==== Extracted information ====
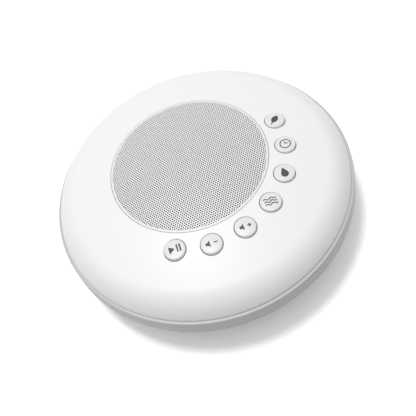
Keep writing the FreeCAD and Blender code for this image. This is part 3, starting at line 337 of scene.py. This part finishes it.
def belly_line(inset):
    """The outside of the bowl from the middle of the base up to the lip, moved in by an inset.

    Each corner moves by its own share of the inset, so that the wall keeps its thickness.
    """
    base_edge = (base_radius - inset * 0.3, base_floor + inset)
    band_foot = (band_radius - band_round - inset * 0.75, band_bottom + inset * 0.65)
    band_edge = (band_radius - inset, band_bottom + band_round + inset * 0.3)
    line = [(0.0, base_floor + inset)]
    line += arc_between(base_edge, band_foot, belly_radius, 28)
    line += arc_between(band_foot, band_edge, band_round * 1.05, 6)[1:]
    return line


lip_corner = (lip_radius, lip_height)
bowl_section = belly_line(0.0)
bowl_section += rounded(bowl_section[-1], lip_corner, (tongue_outer, lip_height), lip_round)
bowl_section += [
    (tongue_outer, lip_height),
    (tongue_outer, tongue_top),
    (tongue_inner, tongue_top),
    (tongue_inner, tongue_root),
]
bowl_section += list(reversed(belly_line(shell_wall)))
lower_moulding = turned("lower_moulding", bowl_section)

case_post_ring = 60.5
corner_angles = [math.radians(45 + 90 * index) for index in range(4)]
case_posts = [(case_post_ring * math.cos(angle), case_post_ring * math.sin(angle)) for angle in corner_angles]
post_radius, post_top = 3.3, 17.0
screw_floor = 15.0
head_room = 2.6
pilot_radius = 1.4
inside_belly = 0.4
inside_band = 0.8
bowl_top = post_top + 2.0
solid_section = belly_line(inside_belly) + [(band_radius - inside_band, bowl_top), (0.0, bowl_top)]
solid_bowl = turned("solid_bowl", solid_section)
post_section = [(0.0, base_floor), (post_radius, base_floor), (post_radius, post_top), (0.0, post_top)]
posts = joined("posts", on_posts("post", post_section, case_posts, 48))
combined(posts, solid_bowl, "INTERSECT")
combined(lower_moulding, posts, "UNION")
bore_section = [
    (0.0, base_floor - 1),
    (head_room, base_floor - 1),
    (head_room, screw_floor),
    (pilot_radius, screw_floor),
    (pilot_radius, post_top + 1),
    (0.0, post_top + 1),
]
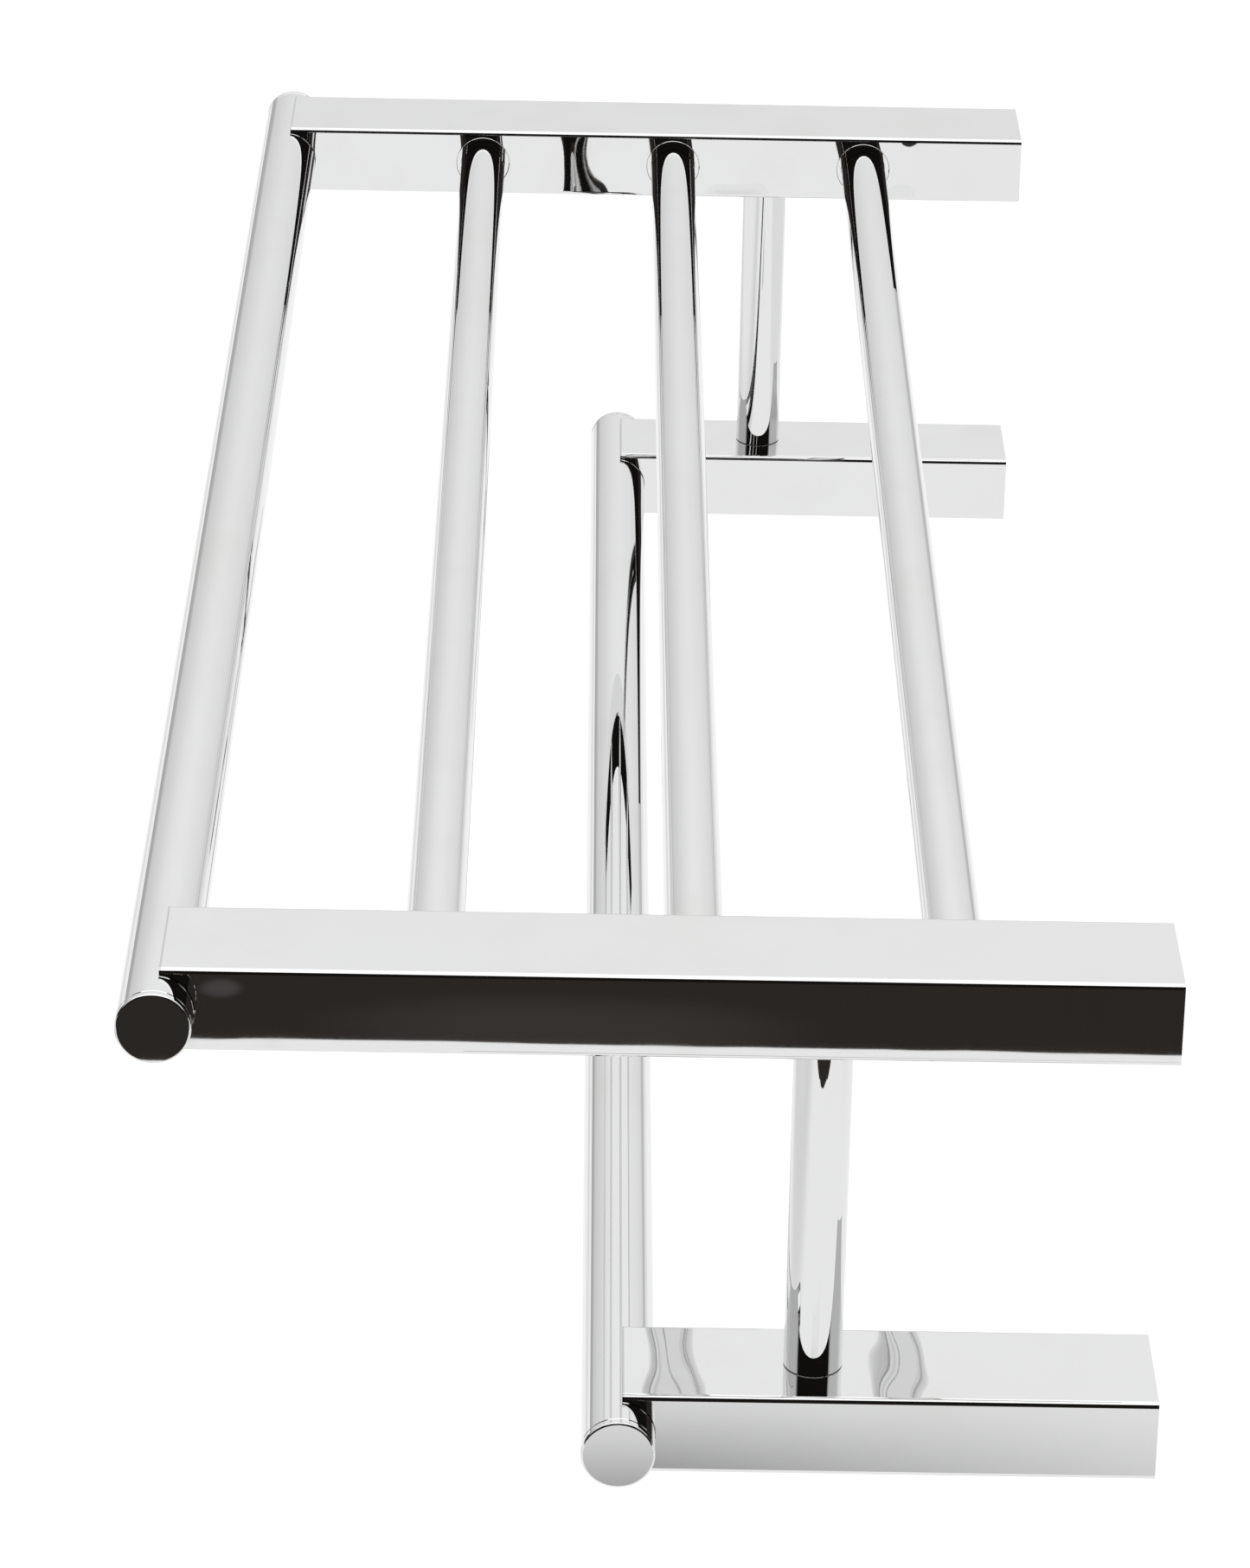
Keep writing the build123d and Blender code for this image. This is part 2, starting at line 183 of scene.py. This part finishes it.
====
Identify lines with the string "part". Copy each one.

Keep writing the FreeCAD and Blender code for this image. This is part 3, starting at line 337 of scene.py. This part finishes it.
Keep writing the build123d and Blender code for this image. This is part 2, starting at line 183 of scene.py. This part finishes it.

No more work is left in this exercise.